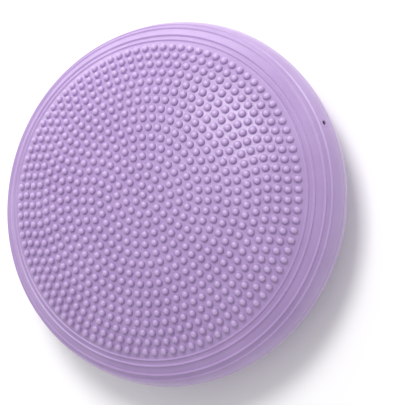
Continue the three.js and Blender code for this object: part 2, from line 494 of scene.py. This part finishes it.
def pvc(name, light, dark, painted_tip_highlight):
    """Satin soft PVC: a slightly uneven pigment, a painted highlight that makes the nub tips paler, and a
    fine moulded grain.
    """
    material, tree, shader = new_material(name)
    cloud = add_noise(tree, 22.0, 4.0, 0.55)
    pigment = tree.nodes.new("ShaderNodeMix")
    pigment.data_type = "RGBA"
    pigment.inputs["A"].default_value = dark
    pigment.inputs["B"].default_value = light
    spread = add_range(tree, cloud, "Fac", 0.0, 1.0)
    link(tree, spread, "Result", pigment, "Factor")

    # Painted highlight: the nub tips are mixed towards the paler tip colour by the nub_tip attribute.
    tip = tree.nodes.new("ShaderNodeAttribute")
    tip.attribute_name = "nub_tip"
    tip_highlight_mix = tree.nodes.new("ShaderNodeMix")
    tip_highlight_mix.data_type = "RGBA"
    tip_highlight_mix.inputs["B"].default_value = painted_tip_highlight
    share = add_range(tree, tip, "Fac", 0.0, 0.8, 0.55, 1.0)
    link(tree, pigment, "Result", tip_highlight_mix, "A")
    link(tree, share, "Result", tip_highlight_mix, "Factor")
    tree.links.new(tip_highlight_mix.outputs["Result"], shader.inputs["Base Color"])

    grain = add_noise(tree, 1500.0, 2.0, 0.6)
    haze = add_noise(tree, 160.0, 3.0, 0.5)
    gloss = add_range(tree, haze, "Fac", 0.33, 0.43)
    link(tree, gloss, "Result", shader, "Roughness")
    rough = tree.nodes.new("ShaderNodeBump")
    rough.inputs["Distance"].default_value = 0.05 * MM
    rough.inputs["Strength"].default_value = 0.35
    link(tree, grain, "Fac", rough, "Height")
    orange = tree.nodes.new("ShaderNodeBump")
    orange.inputs["Distance"].default_value = 0.12 * MM
    orange.inputs["Strength"].default_value = 0.25
    link(tree, haze, "Fac", orange, "Height")
    link(tree, rough, "Normal", orange, "Normal")
    link(tree, orange, "Normal", shader, "Normal")

    shader.inputs["IOR"].default_value = 1.5
    shader.inputs["Specular IOR Level"].default_value = 0.7
    shader.inputs["Sheen Weight"].default_value = 0.3
    shader.inputs["Sheen Roughness"].default_value = 0.35
    shader.inputs["Subsurface Weight"].default_value = 0.12
    shader.inputs["Subsurface Radius"].default_value = (1.0, 0.75, 1.1)
    shader.inputs["Subsurface Scale"].default_value = 2.5 * MM
    return material


def black_rubber():
    material, tree, shader = new_material("core_rubber")
    cloud = add_noise(tree, 400.0)
    colour = tree.nodes.new("ShaderNodeMix")
    colour.data_type = "RGBA"
    colour.inputs["A"].default_value = srgb(24, 22, 26)
    colour.inputs["B"].default_value = srgb(44, 41, 48)
    link(tree, cloud, "Fac", colour, "Factor")
    tree.links.new(colour.outputs["Result"], shader.inputs["Base Color"])
    bump = tree.nodes.new("ShaderNodeBump")
    bump.inputs["Distance"].default_value = 0.05 * MM
    link(tree, cloud, "Fac", bump, "Height")
    link(tree, bump, "Normal", shader, "Normal")
    shader.inputs["Roughness"].default_value = 0.62
    return material


# ---- Valve ----

NEEDLE_HOLE = 2.1 * MM
NECK = 3.4 * MM
FLANGE = 6 * MM
STEM = 5 * MM
POCKET = 3.2 * MM
BORE_CLEARANCE = 0.03 * MM
DRILL_LENGTH = 30 * MM
DRILL_SIDES = 72


def valve_place():
    """The valve's own frame: its origin on the skin's surface and its Z axis out through the skin."""
    t = np.array([turn_at_height(VALVE_HEIGHT)])
    (x, y, z), = surface(t, np.zeros(1), 0.0)
    nr, nz = outline_normal(t)
    out = Vector((nr[0], 0, nz[0]))
    side = Vector((0, 1, 0))
    axes = Matrix((side.cross(out), side, out)).transposed()
    return Matrix.Translation((x, y, z)) @ axes.to_4x4()


def arc(centre, radius, start, end, steps=6):
    angles = np.radians(np.linspace(start, end, steps + 1))
    return [(centre[0] + radius * math.cos(a), centre[1] + radius * math.sin(a)) for a in angles]


def turned(name, profile, material, segments=64):
    """A closed solid turned about Z from a closed profile of (radius, height), counterclockwise."""
    angles = np.arange(segments) * 2 * math.pi / segments
    points = [(r * math.cos(a), r * math.sin(a), z) for r, z in profile for a in angles]
    faces = []
    for i in range(len(profile)):
        low, high = i * segments, (i + 1) % len(profile) * segments
        for j in range(segments):
            k = (j + 1) % segments
            faces.append((low + j, low + k, high + k, high + j))
    mesh = bpy.data.meshes.new(name)
    mesh.from_pydata(points, [], faces)
    return finished(mesh, material)


def valve_housing(material):
    """The neck whose rim shows around the needle hole, its flange behind the skin, and its stem."""
    lip = 0.4 * MM
    face, back = -5.7 * MM, -7.7 * MM
    end, pocket_top = -18 * MM, -6 * MM
    rim = 0.1 * MM
    profile = [
        (STEM, end), (STEM, back), *arc((FLANGE - lip, back + lip), lip, -90, 0),
        *arc((FLANGE - lip, face - lip), lip, 0, 90), (NECK, face),
        *arc((NECK - lip, rim - lip), lip, 0, 90), *arc((NEEDLE_HOLE + lip, rim - lip), lip, 90, 180),
        (NEEDLE_HOLE, pocket_top), (POCKET, pocket_top), (POCKET, end),
    ]
    return turned("valve_neck", profile, material)


def bore_skin(skin, place, radius):
    """Cuts the valve's hole through a piece of skin."""
    bpy.ops.mesh.primitive_cylinder_add(vertices=DRILL_SIDES, radius=radius, depth=DRILL_LENGTH)
    drill = bpy.context.object
    drill.matrix_world = place
    cut = skin.modifiers.new("valve_hole", "BOOLEAN")
    cut.operation = "DIFFERENCE"
    cut.solver = "EXACT"
    cut.object = drill
    bpy.context.view_layer.update()
    evaluated = skin.evaluated_get(bpy.context.evaluated_depsgraph_get())
    bored = bpy.data.meshes.new_from_object(evaluated)
    skin.modifiers.clear()
    old, skin.data = skin.data, bored
    bpy.data.meshes.remove(old)
    bored.name = skin.name
    bpy.data.objects.remove(drill)
    shade(bored)


# ---- Camera, floor and light ----


def look(position, right, up):
    """The world matrix of something at a position whose image axes are given."""
    right, up = Vector(right).normalized(), Vector(up).normalized()
    axes = Matrix((right, up, right.cross(up))).transposed()
    return Matrix.Translation(position) @ axes.to_4x4()


def camera():
    """A camera about one and a half metres away that looks steeply down, rolled as a catalogue picture is."""
    lean = math.radians(24.7)  # from straight down
    roll = math.radians(74.5)
    bearing = math.radians(-38.85)  # of the near side, from the valve's side
    distance = 1.456
    near = Vector((math.cos(bearing), math.sin(bearing), 0))
    across = Vector((-math.sin(bearing), math.cos(bearing), 0))
    back = near * math.sin(lean) + Vector((0, 0, math.cos(lean)))
    slope = near * math.cos(lean) - Vector((0, 0, math.sin(lean)))
    right = slope * math.sin(roll) + across * math.cos(roll)
    up = -slope * math.cos(roll) + across * math.sin(roll)
    aim = Vector((0, 0, TOP)) + right * 0.0528 - up * 0.0069  # beside the crown, so that it is off centre
    data = bpy.data.cameras.new("camera")
    data.sensor_width = 36
    data.lens = 148.7  # in millimetres, as the sensor's width is
    data.clip_start, data.clip_end = 0.05, 50
    obj = bpy.data.objects.new("camera", data)
    obj.matrix_world = look(aim + back * distance, right, up)
    bpy.context.scene.collection.objects.link(obj)
    bpy.context.scene.camera = obj
    return right, up, back


def floor():
    mesh = bpy.data.meshes.new("floor")
    reach = 6.0
    corners = [(-reach, -reach, 0), (reach, -reach, 0), (reach, reach, 0), (-reach, reach, 0)]
    mesh.from_pydata(corners, [], [(0, 1, 2, 3)])
    material, tree, shader = new_material("floor")
    paper = add_range(tree, add_noise(tree, 6.0), "Fac", 0.93, 0.95)
    link(tree, paper, "Result", shader, "Base Color")
    shader.inputs["Roughness"].default_value = 0.9
    shader.inputs["Specular IOR Level"].default_value = 0.1
    mesh.materials.append(material)
    obj = bpy.data.objects.new("floor", mesh)
    bpy.context.scene.collection.objects.link(obj)


def area_light(name, direction, distance, width, height, power):
    """A soft light panel that shines on the cushion from a direction."""
    data = bpy.data.lights.new(name, "AREA")
    data.shape = "RECTANGLE"
    data.size = width
    data.size_y = height
    data.energy = power
    obj = bpy.data.objects.new(name, data)
    direction = Vector(direction).normalized()
    obj.location = Vector((0, 0, PARTING_HEIGHT)) + direction * distance
    obj.rotation_mode = "QUATERNION"
    obj.rotation_quaternion = direction.to_track_quat("Z", "Y")
    bpy.context.scene.collection.objects.link(obj)


def studio(right, up, back):
    world = bpy.data.worlds.new("studio")
    world.use_nodes = True
    world.node_tree.nodes["Background"].inputs["Color"].default_value = (1, 1, 1, 1)
    world.node_tree.nodes["Background"].inputs["Strength"].default_value = 0.65
    bpy.context.scene.world = world
    key = up * 0.7 - right * 0.4 + back * 0.9
    area_light("key_light", key, distance=2.4, width=0.8, height=0.8, power=34)
    rear = up - right * 0.5
    rear.z = 0.22  # low, so that it grazes the far side of the shoulder
    area_light("rear_light", rear, distance=1.8, width=3.0, height=0.8, power=20)
    bpy.context.scene.view_settings.view_transform = "Standard"


# ---- The object ----

CROWN_LAST = 10  # last nub ring of the middle piece
SURROUND_LAST = NUB_RINGS - 2
SHOULDER_FOOT = turn_at_height(PARTING_HEIGHT + 28.3 * MM)
BAND_TOP = turn_at_height(PARTING_HEIGHT + 18.2 * MM)
BAND_FOOT = turn_at_height(PARTING_HEIGHT - 5 * MM)
UNDERSIDE_EDGE = turn_at_height(PARTING_HEIGHT - 25.8 * MM)


def up_z(height):
    return (0, 0, height)


def blend_by_turn(piece, a, b, start, end):
    """Sets each point of a piece to the height of the plain skin under it, bakes the piece's transform, and
    puts the points back.
    """
    mesh = piece.data
    shape = np.empty(len(mesh.vertices) * 3)
    mesh.vertices.foreach_get("co", shape)
    foot = shape.copy()
    foot[2::3] = outline(TURNS[piece.name])[1]
    mesh.vertices.foreach_set("co", foot)
    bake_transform(piece)
    mesh.vertices.foreach_set("co", shape)
    mesh.update()


right, up, back = camera()
floor()
studio(right, up, back)

# The third colour of each material is the painted highlight on the nub tips.
skin = pvc("soft_pvc", srgb(173, 146, 195), srgb(164, 136, 187), srgb(190, 165, 209))
fitting = pvc("valve_pvc", srgb(178, 153, 199), srgb(171, 146, 193), srgb(181, 157, 202))

crown = nubbed_piece("crown_nubs", 0, CROWN_LAST, skin)
surround = nubbed_piece("surround_nubs", CROWN_LAST + 1, SURROUND_LAST, skin)
shoulder = shoulder_piece("shoulder_nubs", skin)
upper_wall = ring_piece("shoulder_ridges", SHOULDER_FOOT, BAND_TOP, skin)
band = ring_piece("valve_wall", BAND_TOP, BAND_FOOT, skin, fine_near_valve=True)
lower_wall = ring_piece("lower_ridges", BAND_FOOT, UNDERSIDE_EDGE, skin)
underside = underside_piece("underside_skin", UNDERSIDE_EDGE, skin)

place = valve_place()
bore_skin(band, place, NECK + BORE_CLEARANCE)
neck = valve_housing(fitting)
neck.matrix_world = place
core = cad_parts["valve_core"]
core.data.materials.clear()
core.data.materials.append(black_rubber())

for piece, node in (
    (crown, "crown_skin"),
    (surround, "crown_surround"),
    (shoulder, "shoulder_ring"),
    (upper_wall, "upper_wall"),
    (band, "valve_band"),
    (lower_wall, "lower_wall"),
    (underside, "underside_shell"),
):
    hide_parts(node)
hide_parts("valve_housing")

# The crown sinks into the shoulder, the shoulder tilts on the valve band, and the band tilts on the base. The
# hinge heights are given here, but no blend is made from them; the band and the valve neck are hung on the
# waist.
CROWN_HINGE = up_z(PARTING_HEIGHT + 39.2 * MM), up_z(TOP - NUB_HEIGHT - 1.5 * MM)
UPPER_HINGE = up_z(PARTING_HEIGHT + 18.3 * MM), up_z(PARTING_HEIGHT + 38.5 * MM)
for piece in (crown, surround):
    blend_by_turn(piece, "rim", "crown", *CROWN_HINGE)
for piece in (shoulder, upper_wall):
    blend_by_turn(piece, "waist", "rim", *UPPER_HINGE)
for piece in (lower_wall, underside):
    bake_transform(piece)
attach(band, "waist")
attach(neck, "waist")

▸ **Task**: Give back exactly the lines that run from the line with "hide_parts(node)" through the close of the material, counting both ends, and nothing more.

▸ **Exercise answer**:
    hide_parts(node)
hide_parts("valve_housing")

# The crown sinks into the shoulder, the shoulder tilts on the valve band, and the band tilts on the base. The
# hinge heights are given here, but no blend is made from them; the band and the valve neck are hung on the
# waist.
CROWN_HINGE = up_z(PARTING_HEIGHT + 39.2 * MM), up_z(TOP - NUB_HEIGHT - 1.5 * MM)
UPPER_HINGE = up_z(PARTING_HEIGHT + 18.3 * MM), up_z(PARTING_HEIGHT + 38.5 * MM)
for piece in (crown, surround):
    blend_by_turn(piece, "rim", "crown", *CROWN_HINGE)
for piece in (shoulder, upper_wall):
    blend_by_turn(piece, "waist", "rim", *UPPER_HINGE)
for piece in (lower_wall, underside):
    bake_transform(piece)
attach(band, "waist")
attach(neck, "waist")